Monday 3 October 2011

India will ink strategic pact with Afghanistan ahead of US


Amidst deteriorating relations with Pakistan, Afghan president Hamid Karzai is arriving here on Tuesday, scheduled to sign several agreements including a key strategic pact, that possibly involves training of Afghan national army by their Indian counterparts. Prime Minister Dr Manmohan Singh will hold discussions with Karzai and host a dinner in his honour. However, all eyes are on Karzai’s private engagement, a lecture on Wednesday in memory of RK Mishra, founder of Observer Research Foundation (ORF).
Sources here say, a bilateral agreement was under discussion to formalise a training programme for Afghan security officials in Indian academies. Both countries are already engaged in intelligence sharing and other security exchanges at the level of the national security advisors. Other agreements include forming working groups on issues of economic cooperation and consultations to forge common positions at the UN and other international bodies.
Significantly, the United States is also negotiating a strategic pact with the Afghan government. Experts believe this agreement may involve securing permanent bases in Afghanistan beyond 2014. They will do special force-style counter-terrorism work and also train the Afghan army.

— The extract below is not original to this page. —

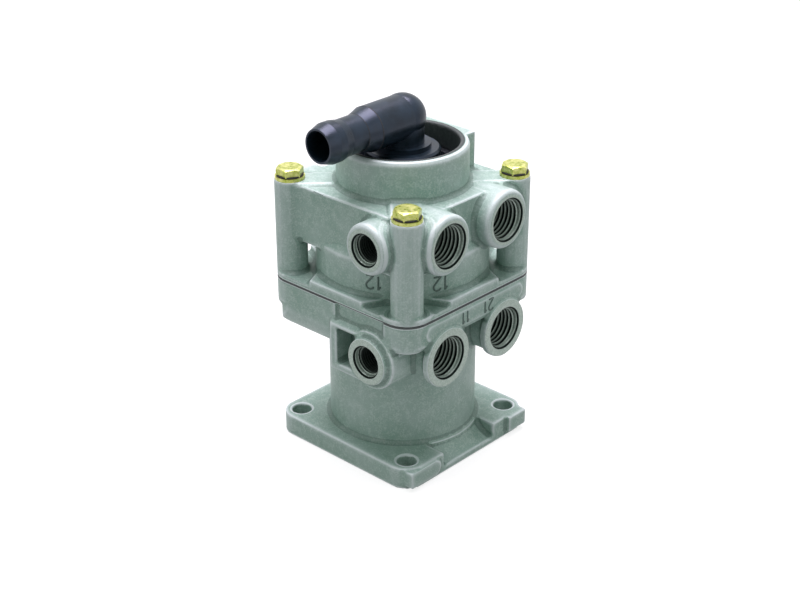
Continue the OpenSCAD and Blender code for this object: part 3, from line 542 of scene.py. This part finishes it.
# %% Cast skins
def whole_casting(nodes):
    """The nodes of one casting in one mesh. Where a node ends inside the casting, its points move a
    little further in, so that the voxels close over the seam."""
    bm = bmesh.new()
    for node in nodes:
        mesh = frame["nodes"][node].data.copy()
        mm = points_of(mesh) / MM
        if node in BOSSES:
            along, ports, space, end = BOSSES[node]
            across = [k for k in (X, Y, Z) if k != along]
            offsets = np.stack([mm[:, across] - np.array(port)[across] for port in ports])
            far = np.linalg.norm(offsets, axis=2)
            nearest = far.argmin(0)
            rows = np.arange(len(mm))
            out, r = offsets[nearest, rows], far[nearest, rows]
            shift = np.where(r > space - SEAM_NEAR, SEAM_SHIFT, 0)
            mm[:, across] += out / np.maximum(r, 1e-6)[:, None] * shift[:, None]
            way = np.sign(end)
            mm[:, along] -= np.where(mm[:, along] * way < end * way + SEAM_NEAR, SEAM_SHIFT * way, 0)
        for axis, level in ENDS.get(node, []):
            mm[:, axis] += np.where(mm[:, axis] > level - SEAM_NEAR, SEAM_SHIFT, 0)
        if node in BOSSES or node in ENDS:
            set_points(mesh, mm * MM)
        bm.from_mesh(mesh)
    bmesh.ops.remove_doubles(bm, verts=bm.verts, dist=2e-6)
    joined_mesh = bpy.data.meshes.new("casting")
    bm.to_mesh(joined_mesh)
    bm.free()
    return joined_mesh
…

Afghanistan’s relations with Pakistan have deteriorated in the wake of killing of the former president Burhanudin Rabbani, who as chairman of peace council was negotiating with the Taliban. The Afghan intelligence agency has disclosed that Rabbani’s assassination was planned by the Quetta Shura, based in Pakistan. It has also reportedly handed over evidence to this effect to Pakistan.
These developments coincide the rising tensions between Pakistan and the United States, over Joint Chiefs of Staff Admiral Mike Mullen’s allegations that the Haqqani group is a “veritable arm” of the ISI.
Security expert Arvind Gupta believes that war in Afghanistan was proving to be unbearably expensive for the US at $120 billion in 2010 alone. The US spends about $10 billion on training the Afghan security forces. Obama has asked for $12 billion in the 2012 budget for training the Afghan security forces.
At a panel discussion on Indian options in the war-torn country, at the premier defence think-tank Institute of Defence Studies and Analysis (IDSA), experts advised government to resist any temptation for a direct military involvement in the war torn country. They have asked New Delhi to restrict its role in strengthening the Afghan army and police by way of special training programmes. On the political side, India should support genuine indigenous efforts for national unity even as Afghanistan plunges into a full scale civil war.
The recent killing of Rabbani is believed to the fifth high profile assassination since the killing of Gen. Khan Muhammad Mujahid, the police chief of Kandahar, in April 2011. This was followed by the killing of Gen Daud Daud, a top police commander, in May. Subsequently, Karzai’s half-brother Ahmed Wali Karzai and former governor of Uruzgan province, Jan Muhamamd, were assassinated in July.
Ashok K Behuria, senior fellow at the IDSA maintains that tall these killings are proof of the Taliban’s confidence. He believes this is a precise reason for Taliban not negotiating at a time, when they were wining the battle of nerves in the war-torn country.